The next blow came when I finally received the original artwork back from the publisher. As a bit of context, again this was 1993, the days before digital printing. Every piece of full-color art had to be scanned and converted into film negatives to accommodate the four-color printing process. And almost no publisher at the time did this color separation process in-house. Scanners at the time weren't the flat-bed variety that have since become the norm, so any full-color art had to be pliable enough to wrap around a metal drum which then rotated as the scanning laser slowly panned back-and-forth over the surface of the art. I had done the art for this story on a heavy-weight bristol board, which I had used on other color pieces and had known to be bendable enough to fit the requirements. The color separator that this publisher used mistook the bristol board for illustration board, which is non-pliable but specifically designed for its workable surface to be easily peeled off the solid base/backing board on which it is mounted. These color separators peeled the top layer off each and every page of the bristol I had used, which again, isn't designed to be peeled. The result left most all of the pages torn and cracked in various spots. Those beautiful, pristine pages I'd sent off for publication came back to me looking like they'd been run over by a truck.

The final bummer came when, a month or so later, one of the more high-brow comic industry magazines ran an in-depth analysis of the story. The reviewer extolled Harvey Kurtzman's bold and expressive style of art for this unusual tale, his clever and canny adaptation of Bradbury's famously lyrical prose, his intense use of color in contrast to the expected somber tone of such a narrative, etc, etc. I'm paraphrasing a bit here but, basically, the review reduced all my sincere efforts and artistic contributions for the story to a single, throwaway phrase -- "with finishes by Matt Wagner." Ah, well...

But, hey -- everybody loves a happy ending, right?

The production, publication and subsequent fall-out (perhaps that should read "lack of fall-out") over "It Burns Me Up" had all left me in something of a quandary. On the one hand, I was awfully proud of the final product and the fact that I'd gotten the chance to work with one of our industry's most legendary creators.

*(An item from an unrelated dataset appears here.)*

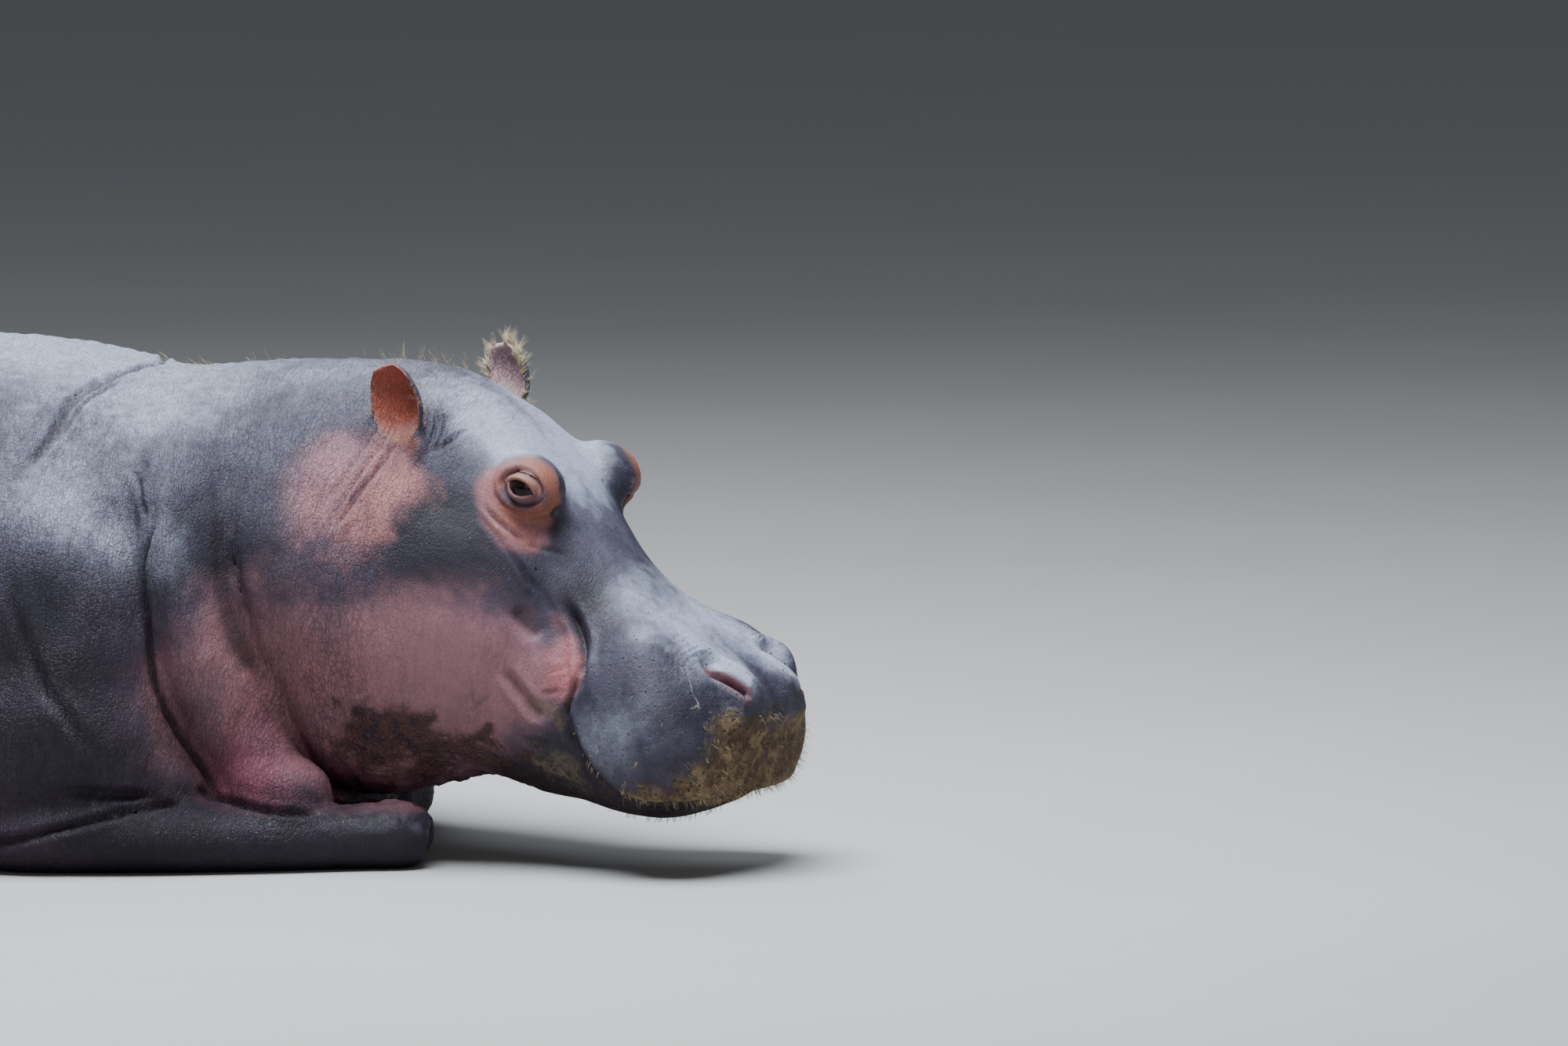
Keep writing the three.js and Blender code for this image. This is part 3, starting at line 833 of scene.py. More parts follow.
@dataclass
class Surface:
    """The skin while it is carved: its places, normals, and the same in the head's frame, in metres.

    Attributes:
        points: places in the model.
        normals: outward directions.
        cavity: painted shade for the finish, from 0 to 1, by how deep in a fold each place lies.
    """

    points: Points
    normals: Points

    def __post_init__(self) -> None:
        """Reads the places in the head's frame and starts with no painted shade in folds."""
        self.cavity = np.zeros(len(self.points))
        self.head = HEAD.read(self.points)

    def push(self, amount: Points, where: Optional[Points] = None) -> None:
        """Moves places along their normals.

        Args:
            amount: how far, in metres, outwards.
            where: which places, if not all.
        """
        if where is None:
            self.points = self.points + self.normals * amount[:, None]
        else:
            self.points[where] += self.normals[where] * amount[:, None]
        self.head = HEAD.read(self.points)

    def darken(self, where: Points, amount: Points) -> None:
        """Paints shade at some places that lie in a fold, where they have no deeper shade already."""
        self.cavity[where] = np.maximum(self.cavity[where], amount)

    def move_in_head(self, moved: Points, where: Points) -> None:
        """Puts some places elsewhere, given in the head's frame."""
        self.head[where] = moved
        self.points[where] = HEAD.place(moved)

    def laid(self, line: Sequence[Triple], in_head: bool, side: Side, step: float = 0.006) -> Points:
        """A smooth run through corners given in millimetres for the animal's right side, laid on the skin.

        Args:
            line: the corners.
            in_head: whether they are in the head's frame.
            side: the side to lay it on.
            step: metres between the run's places.

        Returns:
            The run, in metres, in the frame that its corners have.
        """
        corners = np.array(line, float) * (MM, -MM * side.value, MM)
        length = np.linalg.norm(np.diff(corners, axis=0), axis=1).sum()
        run = centripetal(corners, np.linspace(0, 1, max(4, int(length / step))))
        where = self.near(run, 0.05, in_head)
        if not len(where):
            return run
        home = (self.head if in_head else self.points)[where]
        out = HEAD.read_aim(self.normals[where]) if in_head else self.normals[where]
        nearest = np.array([np.argmin(((home - place) ** 2).sum(1)) for place in run])
        along = ((home[nearest] - run) * out[nearest]).sum(1)
        along = np.convolve(np.pad(along, 2, mode="edge"), np.ones(5) / 5, mode="valid")
        return run + out[nearest] * along[:, None]

    def near(self, line: Points, reach: float, in_head: bool) -> Points:
        """Which places lie within reach of a line's box."""
        home = self.head if in_head else self.points
        low, high = line.min(0) - reach, line.max(0) + reach
        return np.nonzero(((home > low) & (home < high)).all(1))[0]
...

But the entire process had also left me feeling more than a little sour and unfulfilled on a variety of levels. So -- what was I to do with the original artwork? As I said, the boards ended up a bit battered, but they were still intact and vibrant and represented a certain milestone, being the final Kurtzman collaboration. Still, considering Harvey's recent and tragic passing, the idea of selling the art seemed kinda icky and opportunistic. In an effort to purge my palette of any unpleasantness, I ended up donating the entire story to the Comic Book Legal Defense Fund, who put it up for auction. To my great joy, the art was purchased via a generous bid by my longtime pal, former studio assistant and now owner and publisher of Oni Press, Joe Nozemack. At time of his purchase, Joe had asked me to just hold on to the originals for him until he could figure out what he wanted to do with them, until he either acquired a home big enough to display all the originals in frames or whether he might instead opt for some sort of museum-display scenario at some point. So, the art pages still resides in storage at my studio, waiting for their final resting place.

And, to bring this all to an even more harmonious conclusion...

I'd been fairly vocal about my biggest distress over this gig -- not having the chance to hear Harvey's reactions to the work I'd done. A colleague who worked at DC Comics and who knew Harvey's widow, Adele, took the opportunity to intercede on my behalf. I'm not sure that he ever got to see the entirety of the finished story, but his wife reported that he had indeed seen the work-in-progress, and quite a few of the final, painted pages. She claimed that, on a day otherwise clouded by pain and pills, the results had brought a brief but genuine smile to his face.

I really couldn't ask for a better conclusion that that.